Adjuvant Sunitinib Improves Survival in High-Risk RCC

Adjuvant treatment with the oral antiangiogenic drug sunitinib increases disease-free survival but increases toxicity in patients with metastatic renal cell carcinoma (RCC) at high risk of recurrence, reports a trial in The New England Journal of Medicine.

The randomized, international, phase 3 trial included 615 patients with locoregional, high-risk clear-cell RCC who had undergone nephrectomy. Intervention patients received sunitinib, 50 mg/d, on a 4-weeks-on, 2-weeks-off schedule. Treatment continued for up to 1 year; controls received placebo. Disease-free survival was compared between groups, along with secondary outcomes.

Sunitinib was associated with significant improvement in disease-free survival: 6.8 versus 5.6 years, hazard ratio 0.76. Overall survival could not be assessed at the time of data cutoff; about 20% of patients had died in each group.

Sunitinib was associated with increased toxicity, including higher rates of grade 3 and 4 adverse events and adverse events requiring dose reductions, interruptions, or discontinuation.
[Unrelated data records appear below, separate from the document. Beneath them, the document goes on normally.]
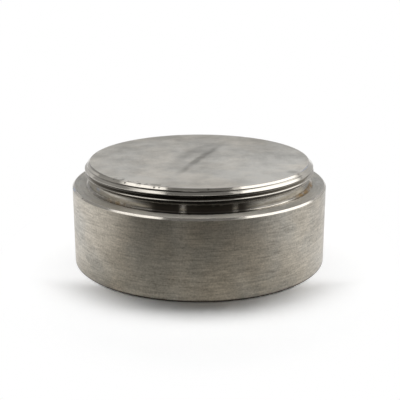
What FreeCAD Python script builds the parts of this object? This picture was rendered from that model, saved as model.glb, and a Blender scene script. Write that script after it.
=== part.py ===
import FreeCAD, Part
import math
import os

# An evaporation target for a vacuum coating source, turned from one bar of titanium.
# It stands on the large face, the one that is evaporated, with its threaded boss upwards.
# The origin is the centre of the large face and Z is the axis of the lathe. Sizes are in millimetres.

# Body
body_diameter = 100.0
overall_height = 40.0
base_edge_radius = 0.4

# Boss, and the shoulder around it that seats against the holder
boss_height = 9.0
shoulder_chamfer = 0.7
lead_in_chamfer = 2.0

# Thread of the boss, right-handed, with a metric section
thread_diameter = 90.0
thread_pitch = 2.0
thread_angle = 60.0
# Depth of the groove's centre line below the boss's end face, measured at the side that faces -Y
groove_depth_at_front = 1.05

# Relief groove between the thread and the shoulder, where the threading tool runs out
relief_diameter = 87.2
relief_width = 5.5
relief_foot_radius = 1.0

# Room between the threading tool and the faces that it only has to clear
tool_clearance = 0.15

# Sizes that follow from the ones above
body_radius = body_diameter / 2
shoulder_height = overall_height - boss_height
thread_radius = thread_diameter / 2
relief_radius = relief_diameter / 2
# The relief ends in a 45 degree bevel that rises to the crest of the thread
bevel_top_height = shoulder_height + relief_width
bevel_bottom_height = bevel_top_height - (thread_radius - relief_radius)

# Metric section: the sharp triangle loses an eighth of its height at the crest, and the root is 17/24 deep
flank_slope = math.tan(math.radians(thread_angle / 2))
sharp_height = thread_pitch / (2 * flank_slope)
thread_depth = 17 / 24 * sharp_height
crest_flat = thread_pitch / 8
root_radius = thread_radius - thread_depth


def point(radius, height):
    """A point of a section, drawn in the XZ plane."""
    return FreeCAD.Vector(radius, 0, height)


def line(start, end):
    return Part.LineSegment(start, end).toShape()


def quarter_arc(start, end, centre):
    """A quarter circle about its centre, through the point midway between its two ends."""
    radius = start.distanceToPoint(centre)
    towards_middle = (start + end) * 0.5 - centre
    middle = centre + towards_middle.normalize() * radius
    return Part.Arc(start, middle, end).toShape()


def turned_blank():
    """The target as it is before the thread is cut: one section turned about the axis."""
    base_centre = point(0, 0)
    base_edge = point(body_radius - base_edge_radius, 0)
    side_bottom = point(body_radius, base_edge_radius)
    side_top = point(body_radius, shoulder_height - shoulder_chamfer)
    shoulder_edge = point(body_radius - shoulder_chamfer, shoulder_height)
    foot_outside = point(relief_radius + relief_foot_radius, shoulder_height)
    foot_top = point(relief_radius, shoulder_height + relief_foot_radius)
    bevel_bottom = point(relief_radius, bevel_bottom_height)
    bevel_top = point(thread_radius, bevel_top_height)
    lead_in_bottom = point(thread_radius, overall_height - lead_in_chamfer)
    end_face_edge = point(thread_radius - lead_in_chamfer, overall_height)
    end_face_centre = point(0, overall_height)

    base_arc_centre = point(body_radius - base_edge_radius, base_edge_radius)
    foot_arc_centre = point(relief_radius + relief_foot_radius, shoulder_height + relief_foot_radius)
    section = Part.Wire([
        line(base_centre, base_edge),
        quarter_arc(base_edge, side_bottom, base_arc_centre),
        line(side_bottom, side_top),
        line(side_top, shoulder_edge),
        line(shoulder_edge, foot_outside),
        quarter_arc(foot_outside, foot_top, foot_arc_centre),
        line(foot_top, bevel_bottom),
        line(bevel_bottom, bevel_top),
        line(bevel_top, lead_in_bottom),
        line(lead_in_bottom, end_face_edge),
        line(end_face_edge, end_face_centre),
        line(end_face_centre, base_centre),
    ])
    return Part.Face(section).revolve(FreeCAD.Vector(0, 0, 0), FreeCAD.Vector(0, 0, 1), 360)


def thread_groove():
    """The space that the threading tool takes away: a V with a flat root, swept along a helix.

    The sweep starts beside the relief groove, where it touches nothing, and leaves through the lead-in
    chamfer above the end face. So the groove grows shallow and fades out where the chamfer meets its root.
    """
    tool_radius = thread_radius + tool_clearance
    half_width_at_crest = (thread_pitch - crest_flat) / 2
    half_width_outside = half_width_at_crest + tool_clearance * flank_slope
    half_width_at_root = half_width_at_crest - thread_depth * flank_slope

    start_height = bevel_bottom_height - half_width_outside - tool_clearance
    end_height = overall_height + half_width_outside + tool_clearance
    section = Part.makePolygon([
        point(root_radius, -half_width_at_root),
        point(tool_radius, -half_width_outside),
        point(tool_radius, half_width_outside),
        point(root_radius, half_width_at_root),
        point(root_radius, -half_width_at_root),
    ])
    helix = Part.makeLongHelix(thread_pitch, end_height - start_height, root_radius)
    groove = Part.Wire(helix.Edges).makePipeShell([section], True, True)

    # Turn the start of the helix so that the groove passes the front at its measured depth
    rise_to_front = overall_height - groove_depth_at_front - start_height
    front_angle = -90.0
    start_angle = front_angle - 360.0 * rise_to_front / thread_pitch
    groove.rotate(FreeCAD.Vector(0, 0, 0), FreeCAD.Vector(0, 0, 1), start_angle)
    groove.translate(FreeCAD.Vector(0, 0, start_height))
    return groove


def evaporation_target():
    return turned_blank().cut(thread_groove())


os.makedirs("parts", exist_ok=True)
target = evaporation_target()
target.exportStep("parts/target.step")
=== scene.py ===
import math

import bpy
import numpy as np
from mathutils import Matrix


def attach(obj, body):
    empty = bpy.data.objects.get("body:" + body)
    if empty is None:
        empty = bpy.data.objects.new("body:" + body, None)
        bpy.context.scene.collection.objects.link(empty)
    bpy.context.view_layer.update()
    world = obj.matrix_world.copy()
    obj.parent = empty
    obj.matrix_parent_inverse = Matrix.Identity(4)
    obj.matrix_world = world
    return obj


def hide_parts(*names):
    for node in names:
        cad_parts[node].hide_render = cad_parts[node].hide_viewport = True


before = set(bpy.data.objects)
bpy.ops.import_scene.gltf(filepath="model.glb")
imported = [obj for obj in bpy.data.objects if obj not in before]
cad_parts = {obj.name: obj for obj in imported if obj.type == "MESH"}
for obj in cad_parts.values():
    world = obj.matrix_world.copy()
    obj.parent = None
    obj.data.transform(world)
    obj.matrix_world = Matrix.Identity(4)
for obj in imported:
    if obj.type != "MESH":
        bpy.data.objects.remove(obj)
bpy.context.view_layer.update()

MM = 0.001

# Sizes of the turned part in millimetres, as the CAD source has them, except that the relief groove
# follows the photograph and is 0.8 narrower
BODY_RADIUS = 50.0
OVERALL_HEIGHT = 40.0
BASE_EDGE_RADIUS = 0.4
SHOULDER_HEIGHT = 31.0
SHOULDER_CHAMFER = 0.7
LEAD_IN_CHAMFER = 2.0
THREAD_RADIUS = 45.0
THREAD_PITCH = 2.0
GROOVE_DEPTH_AT_FRONT = 1.05
RELIEF_RADIUS = 43.6
RELIEF_WIDTH = 4.7
RELIEF_FOOT_RADIUS = 1.0

# The boss has two 45 degree cones. All over the bevel above the relief groove, the radius less the height
# is the same, and all over the lead-in chamfer, the radius plus the height.
BEVEL_OFFSET = THREAD_RADIUS - SHOULDER_HEIGHT - RELIEF_WIDTH
LEAD_IN_SUM = THREAD_RADIUS + OVERALL_HEIGHT - LEAD_IN_CHAMFER

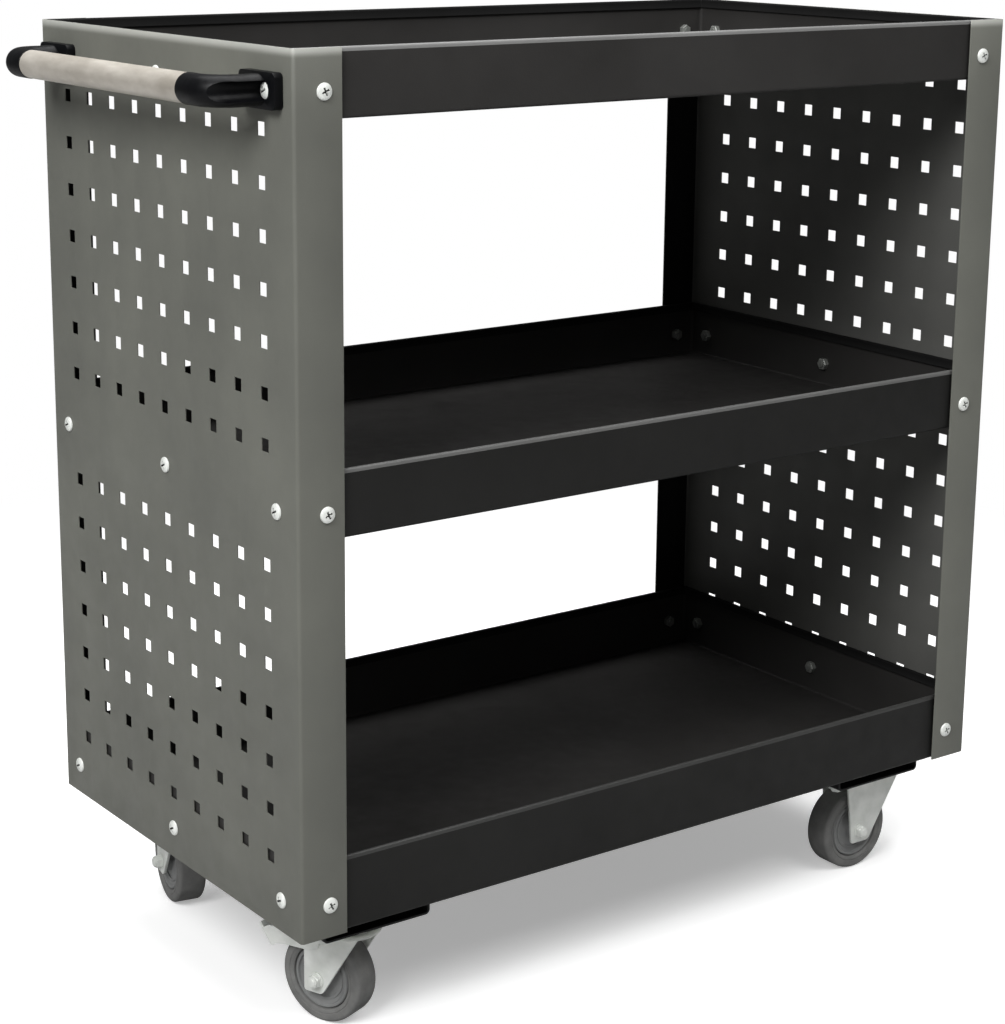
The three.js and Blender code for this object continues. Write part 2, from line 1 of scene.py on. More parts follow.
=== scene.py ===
import json
import math

import bmesh
import bpy
from mathutils import Matrix, Vector


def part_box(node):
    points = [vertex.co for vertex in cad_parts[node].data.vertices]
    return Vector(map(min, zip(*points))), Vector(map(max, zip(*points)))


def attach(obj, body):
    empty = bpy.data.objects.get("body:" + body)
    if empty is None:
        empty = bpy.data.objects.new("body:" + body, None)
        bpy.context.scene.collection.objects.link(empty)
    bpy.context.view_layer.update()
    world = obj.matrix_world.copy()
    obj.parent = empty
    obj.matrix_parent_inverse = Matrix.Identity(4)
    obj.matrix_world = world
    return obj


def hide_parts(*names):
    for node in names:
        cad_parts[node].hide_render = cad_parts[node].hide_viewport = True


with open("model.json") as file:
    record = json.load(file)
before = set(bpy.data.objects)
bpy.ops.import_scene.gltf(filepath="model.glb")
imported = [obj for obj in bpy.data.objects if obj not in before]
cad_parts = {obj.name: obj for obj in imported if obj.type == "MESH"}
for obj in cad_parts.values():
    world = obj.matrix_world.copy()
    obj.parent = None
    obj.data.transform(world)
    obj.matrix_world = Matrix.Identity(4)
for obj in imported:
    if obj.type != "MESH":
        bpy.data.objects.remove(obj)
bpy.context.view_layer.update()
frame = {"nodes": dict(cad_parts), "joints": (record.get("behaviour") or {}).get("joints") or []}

MM = 0.001
SHEET = 1.2 * MM
CAD_GAP = 0.3 * MM  # clearance that the frame keeps between touching pieces
SHEET_EDGE = 0.3 * MM  # rounding along the cut edges of folded sheet

# ---- places read from the frame ------------------------------------------------------

left_low, left_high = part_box("side_panel_left")
right_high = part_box("side_panel_right")[1]
CENTRE = Vector(((left_low.x + right_high.x) / 2, (left_low.y + left_high.y) / 2, 0))
HALF_LENGTH = (right_high.x - left_low.x) / 2
HALF_DEPTH = (left_high.y - left_low.y) / 2
PANEL_LOW, PANEL_HIGH = left_low.z, left_high.z
JOINTS = {joint["name"]: joint for joint in frame["joints"]}
SIDES = (("left", -1), ("right", 1))
ENDS = (("front", -1), ("rear", 1))
TRAYS = ("top", "middle", "bottom")
X_AXIS, Y_AXIS, Z_AXIS = Vector((1, 0, 0)), Vector((0, 1, 0)), Vector((0, 0, 1))


# ---- materials -----------------------------------------------------------------------

def to_linear(value):
    """One sRGB channel, 0 to 255, as linear light."""
    value /= 255
    return value / 12.92 if value <= 0.04045 else ((value + 0.055) / 1.055) ** 2.4


def rgb(red, green, blue):
    return (to_linear(red), to_linear(green), to_linear(blue), 1)


def noise_ramp(nodes, links, coordinates, scale, low, high, detail=4):
    """Noise at a scale, spread over low to high."""
    noise = nodes.new("ShaderNodeTexNoise")
    noise.inputs["Scale"].default_value = scale
    noise.inputs["Detail"].default_value = detail
    links.new(coordinates, noise.inputs["Vector"])
    spread = nodes.new("ShaderNodeMapRange")
    spread.inputs["From Min"].default_value = 0.3
    spread.inputs["From Max"].default_value = 0.7
    spread.inputs["To Min"].default_value = low
    spread.inputs["To Max"].default_value = high
    links.new(noise.outputs["Fac"], spread.inputs["Value"])
    return spread.outputs["Result"]


def finish(name, dark, light, roughness, metallic=0.0, patch=9, grain=900, bump=0.05,
           stretch=(1, 1, 1), wear_and_edge_highlight=None, specular=0.5, rim=None):
    """Colour drifting between two tones, uneven gloss, a fine surface grain, edges lighter partly
    as wear and partly as a painted highlight.

    A rim (low, high, colour) fades to its colour between two heights: a painted highlight for
    light caught on a rounded top edge.
    """
    material = bpy.data.materials.new(name)
    material.use_nodes = True
    nodes, links = material.node_tree.nodes, material.node_tree.links
    shader = nodes["Principled BSDF"]
    shader.inputs["Metallic"].default_value = metallic
    shader.inputs["Specular IOR Level"].default_value = specular
    texture = nodes.new("ShaderNodeTexCoord")
    mapping = nodes.new("ShaderNodeMapping")
    mapping.inputs["Scale"].default_value = stretch
    links.new(texture.outputs["Object"], mapping.inputs["Vector"])
    place = mapping.outputs["Vector"]
    tones = nodes.new("ShaderNodeMix")
    tones.data_type = "RGBA"
    tones.inputs["A"].default_value = dark
    tones.inputs["B"].default_value = light
    links.new(noise_ramp(nodes, links, place, patch, 0, 1), tones.inputs["Factor"])
    colour = tones.outputs["Result"]
    # Lighter where the surface is sharply curved: partly wear, partly a painted highlight along
    # the edges.
    if wear_and_edge_highlight:
        edge_tint = nodes.new("ShaderNodeMix")
        edge_tint.data_type = "RGBA"
        edge_tint.inputs["B"].default_value = wear_and_edge_highlight
        geometry = nodes.new("ShaderNodeNewGeometry")
        edge = nodes.new("ShaderNodeMapRange")
        edge.inputs["From Min"].default_value = 0.53
        edge.inputs["From Max"].default_value = 0.62
        edge.inputs["To Max"].default_value = 0.5
        links.new(geometry.outputs["Pointiness"], edge.inputs["Value"])
        links.new(edge.outputs["Result"], edge_tint.inputs["Factor"])
        links.new(colour, edge_tint.inputs["A"])
        colour = edge_tint.outputs["Result"]
    # Painted highlight: a lighter band faded in towards the top, in place of light on a rounded
    # edge.
    if rim:
        faded = nodes.new("ShaderNodeMix")
        faded.data_type = "RGBA"
        faded.inputs["B"].default_value = rim[2]
        heights = nodes.new("ShaderNodeSeparateXYZ")
        rise = nodes.new("ShaderNodeMapRange")
        rise.interpolation_type = "SMOOTHSTEP"
        rise.inputs["From Min"].default_value = rim[0]
        rise.inputs["From Max"].default_value = rim[1]
        links.new(texture.outputs["Object"], heights.inputs["Vector"])
        links.new(heights.outputs["Z"], rise.inputs["Value"])
        links.new(rise.outputs["Result"], faded.inputs["Factor"])
        links.new(colour, faded.inputs["A"])
        colour = faded.outputs["Result"]
    links.new(colour, shader.inputs["Base Color"])
    gloss = noise_ramp(nodes, links, place, patch * 6, roughness * 0.85, roughness * 1.15)
    links.new(gloss, shader.inputs["Roughness"])
    relief = nodes.new("ShaderNodeBump")
    relief.inputs["Strength"].default_value = bump
    relief.inputs["Distance"].default_value = 0.1 * MM
    links.new(noise_ramp(nodes, links, place, grain, 0, 1, 2), relief.inputs["Height"])
    links.new(relief.outputs["Normal"], shader.inputs["Normal"])
    return material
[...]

The overall rate of serious adverse events was 21.9% with sunitinib and 17.1% with placebo, with no toxicity-related deaths.

Previous studies have established that sunitinib, a vascular endothelial growth factor pathway inhibitor, is an effective treatment for metastatic RCC. The new trial shows that adjuvant sunitinib can increase survival in patients with locoregional, high-risk clear-cell RCC. Sunitinib is associated with increased toxicity, leading to moderate declines in quality of life during active treatment [Ravaud A, et al. Adjuvant sunitinib in high-risk renal-cell carcinoma after nephrectomy. N Engl J Med October 10, 2016 DOI: 10.1056/NEJMoa1611406].